[Begin]

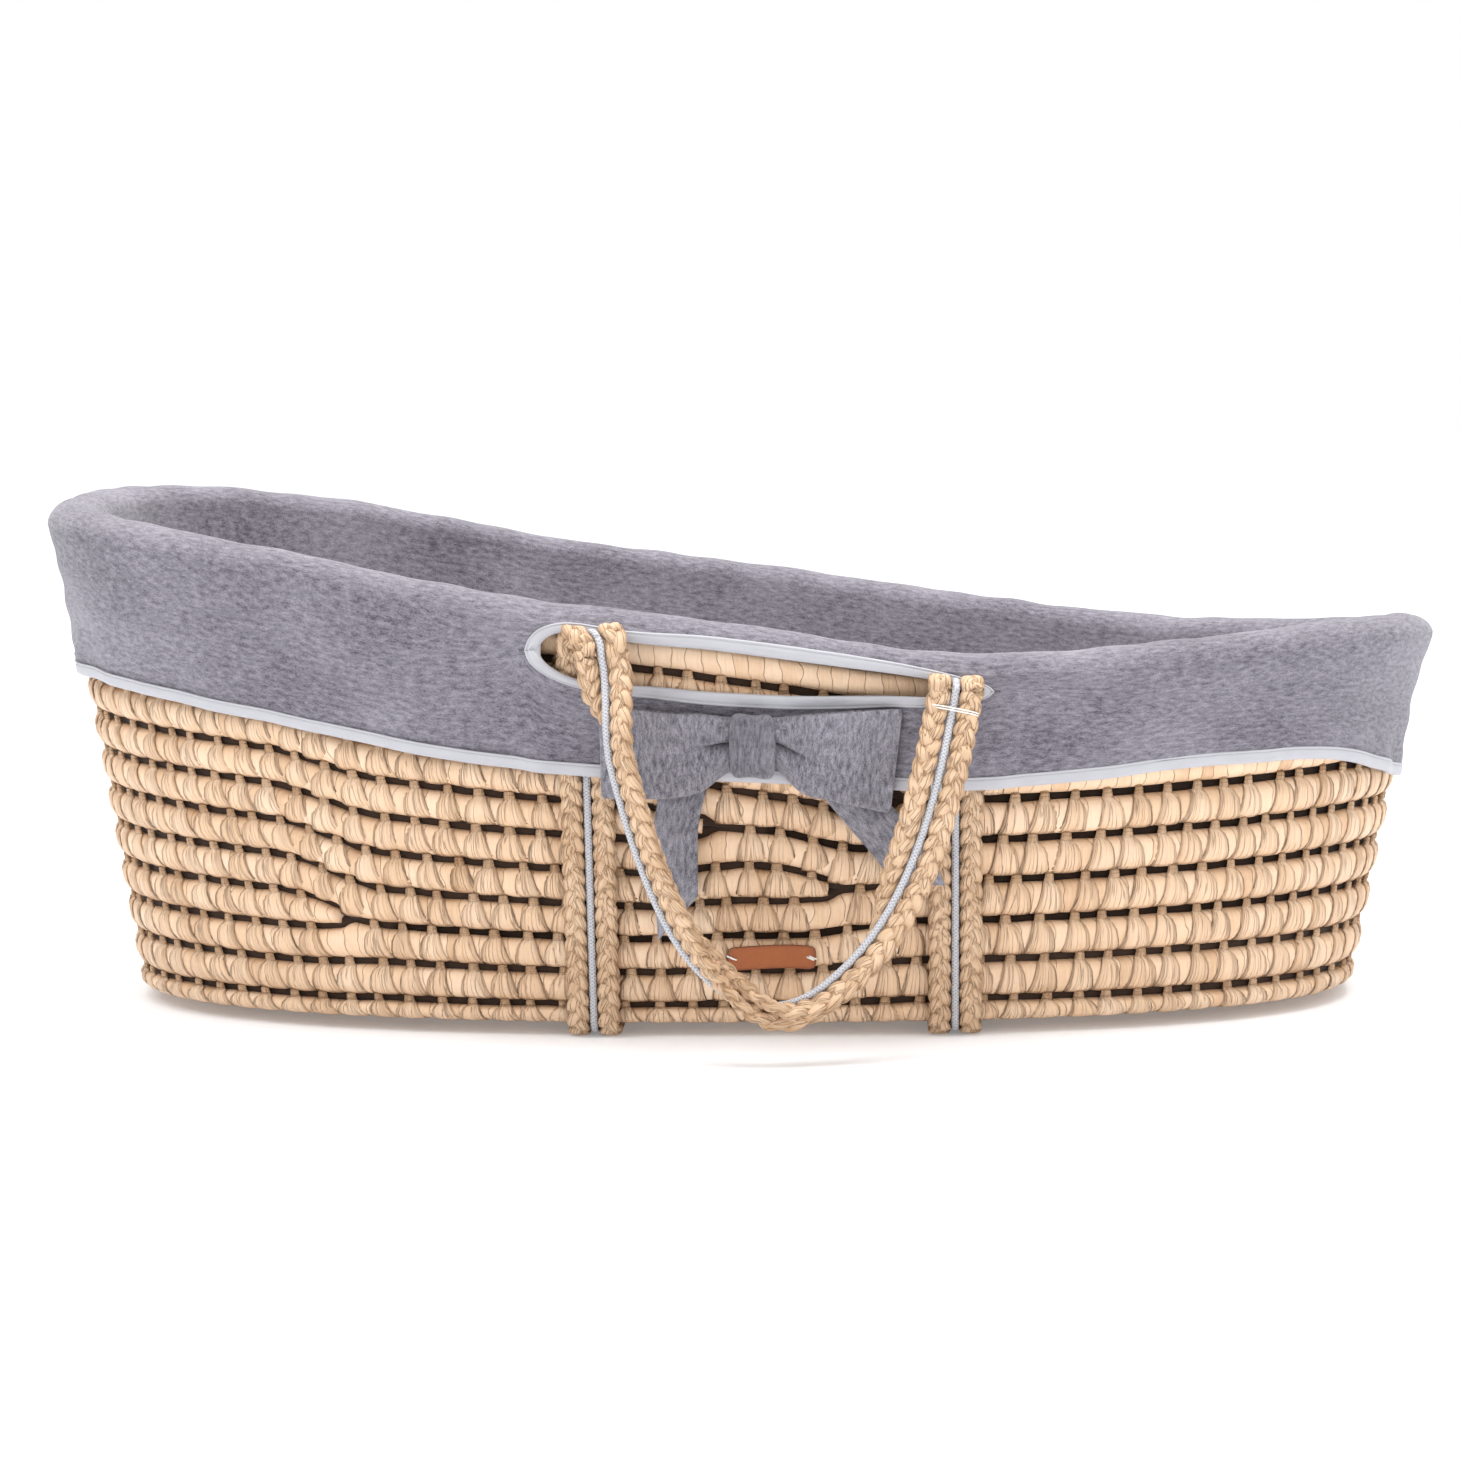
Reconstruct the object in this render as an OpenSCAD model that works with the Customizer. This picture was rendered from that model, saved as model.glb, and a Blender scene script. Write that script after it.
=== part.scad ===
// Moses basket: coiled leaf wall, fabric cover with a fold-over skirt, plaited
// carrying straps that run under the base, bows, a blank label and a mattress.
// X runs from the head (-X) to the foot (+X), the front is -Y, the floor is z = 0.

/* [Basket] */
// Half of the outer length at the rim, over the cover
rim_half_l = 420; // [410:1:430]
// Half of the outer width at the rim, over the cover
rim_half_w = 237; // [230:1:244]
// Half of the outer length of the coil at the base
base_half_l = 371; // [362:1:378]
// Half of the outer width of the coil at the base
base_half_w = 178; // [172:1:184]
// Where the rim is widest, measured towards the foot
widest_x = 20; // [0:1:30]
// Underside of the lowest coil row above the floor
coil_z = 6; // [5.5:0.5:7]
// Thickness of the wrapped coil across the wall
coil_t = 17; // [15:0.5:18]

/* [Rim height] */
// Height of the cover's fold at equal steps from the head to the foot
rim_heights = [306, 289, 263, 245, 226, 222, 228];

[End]

**Problem to work on:**
Return all of the data precisely as it appears.

**In response:**
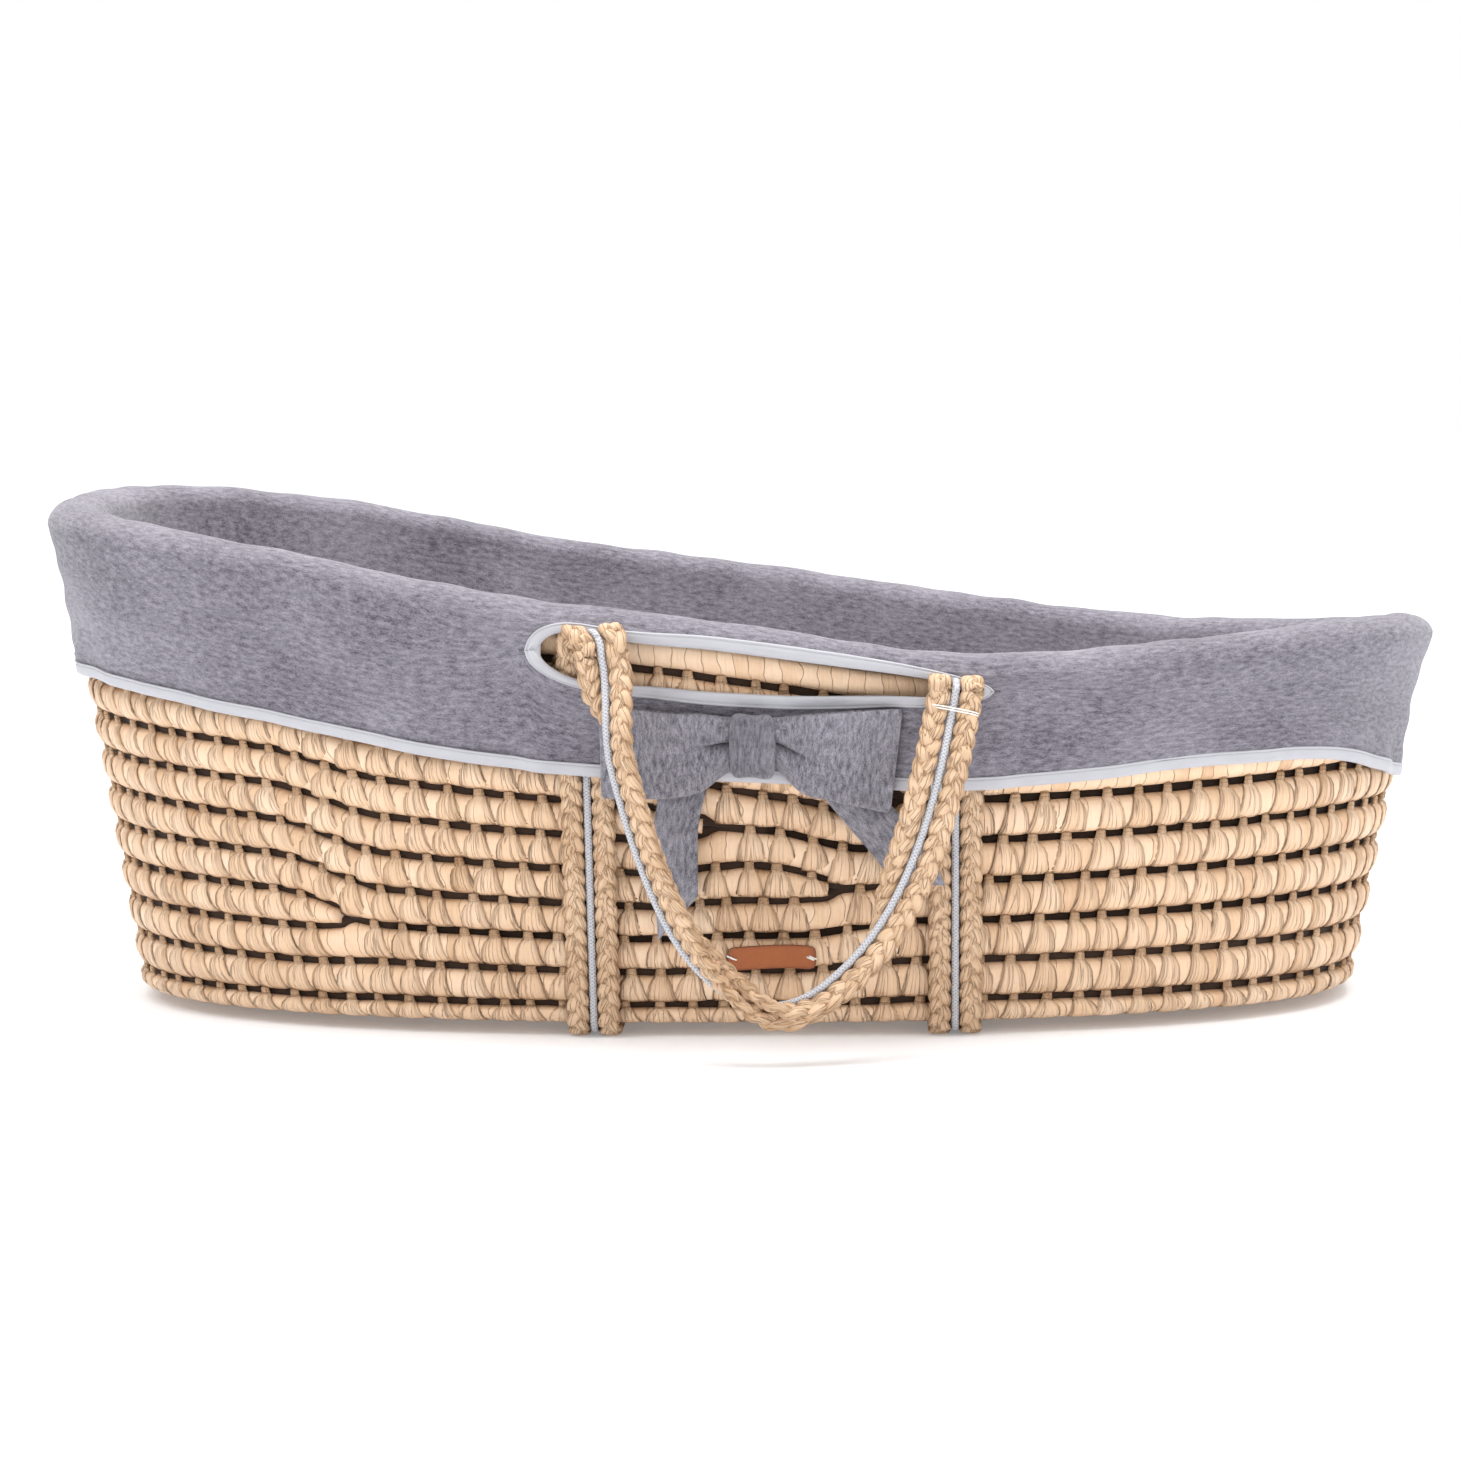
Reconstruct the object in this render as an OpenSCAD model that works with the Customizer. This picture was rendered from that model, saved as model.glb, and a Blender scene script. Write that script after it.
=== part.scad ===
// Moses basket: coiled leaf wall, fabric cover with a fold-over skirt, plaited
// carrying straps that run under the base, bows, a blank label and a mattress.
// X runs from the head (-X) to the foot (+X), the front is -Y, the floor is z = 0.

/* [Basket] */
// Half of the outer length at the rim, over the cover
rim_half_l = 420; // [410:1:430]
// Half of the outer width at the rim, over the cover
rim_half_w = 237; // [230:1:244]
// Half of the outer length of the coil at the base
base_half_l = 371; // [362:1:378]
// Half of the outer width of the coil at the base
base_half_w = 178; // [172:1:184]
// Where the rim is widest, measured towards the foot
widest_x = 20; // [0:1:30]
// Underside of the lowest coil row above the floor
coil_z = 6; // [5.5:0.5:7]
// Thickness of the wrapped coil across the wall
coil_t = 17; // [15:0.5:18]

/* [Rim height] */
// Height of the cover's fold at equal steps from the head to the foot
rim_heights = [306, 289, 263, 245, 226, 222, 228];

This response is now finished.